Spirits High at Men’s Apparel Guild Show

That perennial favorite, Snoopy, didn’t get many votes. But he tried. And his Snoopy for President neckties provided what little hot news there was at the recent MAGIC (Men’s Apparel Guild in California) International show, where buyers ordered the newest looks in menswear for spring.

More than 45,000 buyers from 27 countries converged on the Los Angeles Convention Center to view the wares of 1,900 menswear exhibitors.

If the clothes were somewhat predictable, the buyers didn’t seem to mind. They were an optimistic bunch, obviously encouraged by the Commerce Department’s report that despite a 2% drop in total retail sales in August, U.S. apparel and accessories sales rose 4%, an increase of almost 4% over August, 1987, figures. And according to Thomas Julian of the Men’s Fashion Assn., menswear sales are up for the first time in 10 years.

Buyers Think Sportswear


When buyers come to California to write orders, the majority are thinking sportswear, not tailored clothing. When they crowd the aisles of the Convention Center to watch fashion shows, it’s to see the latest offerings of Levi Strauss, Adidas, Hobie and youth-oriented firms such as Los Angeles-based Zeppelin. And when they talk about fashion, they don’t even mention the ponytails on the male models or the preppy sport shirts worn buttoned up to the neck. They’re mum about the gray flannel suits worn without ties. These buyers are talking about shorts and jeans.

When the tailored suit with short pants was introduced on fashion runways last spring, most observers thought designers were kidding. Obviously not. Several mass-market collections featured the look for spring, 1989.

“It’s a weekend look,” explains Chip Tolbert, fashion director of the Men’s Fashion Assn. “But I suspect if we have another summer like this year, we’ll see them on the street.”

Buyers may not have scooped up the shorts suit, but they did buy shorts without jackets. In fact, according to Julian, store buyers have invested 50% of this year’s pants dollars in walking shorts. And, adds Harvey Turell, president of Zeppelin, shorts are the single hottest-selling category in his company’s extensive spring collection.

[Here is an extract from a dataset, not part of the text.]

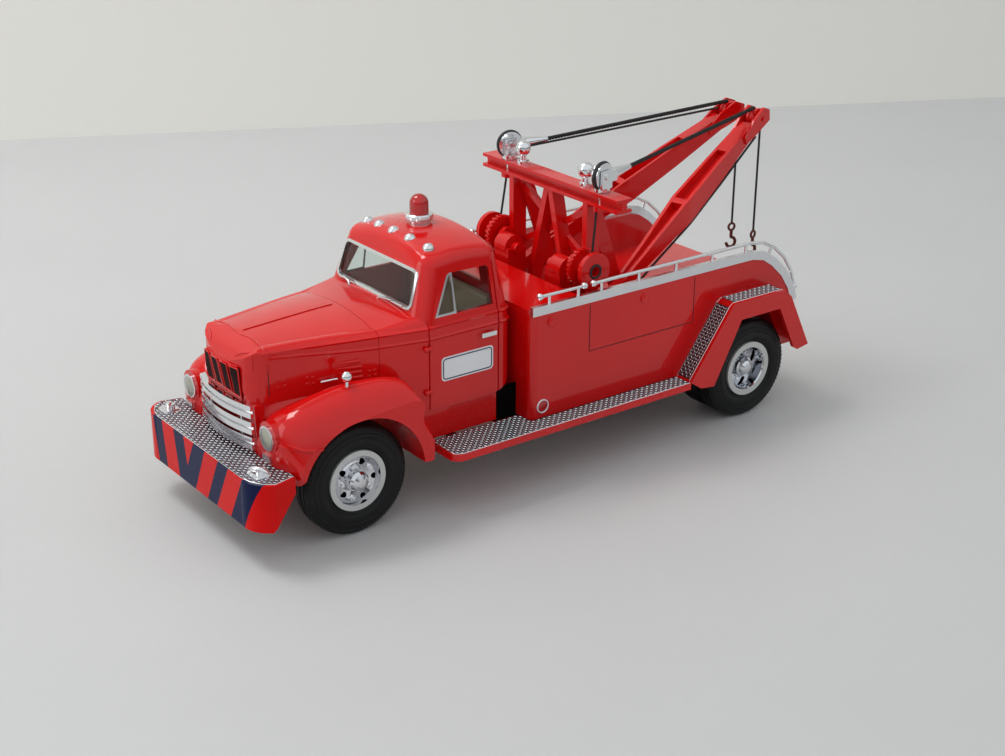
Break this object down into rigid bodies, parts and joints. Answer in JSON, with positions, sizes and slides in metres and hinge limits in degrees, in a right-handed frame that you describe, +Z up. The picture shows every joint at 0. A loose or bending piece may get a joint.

Preppy stripes, Australian influences, Caribbean prints, tight cyclist silhouettes, baggy surfer shapes and bold neon accents reflected a varied fashion statement, a mixed--if sometimes confusing--message that seemed to pervade the entire MAGIC show.

Jeans continue to be a mainstay of the men’s apparel business. The indigo denim that was bleached or stone-washed years ago and acid-washed more recently, is “sand-blasted” this year, to achieve a pale, aged-looking finish. “Perhaps ‘bulldozed’ denim will be next year’s approach,” one salesman joked.

The Busiest Booth

Although five-pocket, straight-leg jeans continue to be the mass-market favorite, styles with wild details were drawing buyers. One of the show’s busiest booths was Body Glove, makers of neoprene swimwear. But it was the firm’s dungarees that the standing room-only crowd was talking about. Traditional denim jeans inset with patches of neoprene sporting the Body Glove’s flat handprint logo are set to retail for $105.

Some of this city’s most talked-about designers and their signature menswear collections--Karl Logan, Glen Williams, Christian de Castelnau and Leon Max--were noticeably absent at MAGIC. But perhaps, there just wasn’t room. So crowded were the 1,900 exhibitors in the Convention Center, its permanent annexes and temporary “bubbles,” that the show will vacate the Southern California facility after its fall show in March. The next spring trade show will be held in Las Vegas in October, 1989.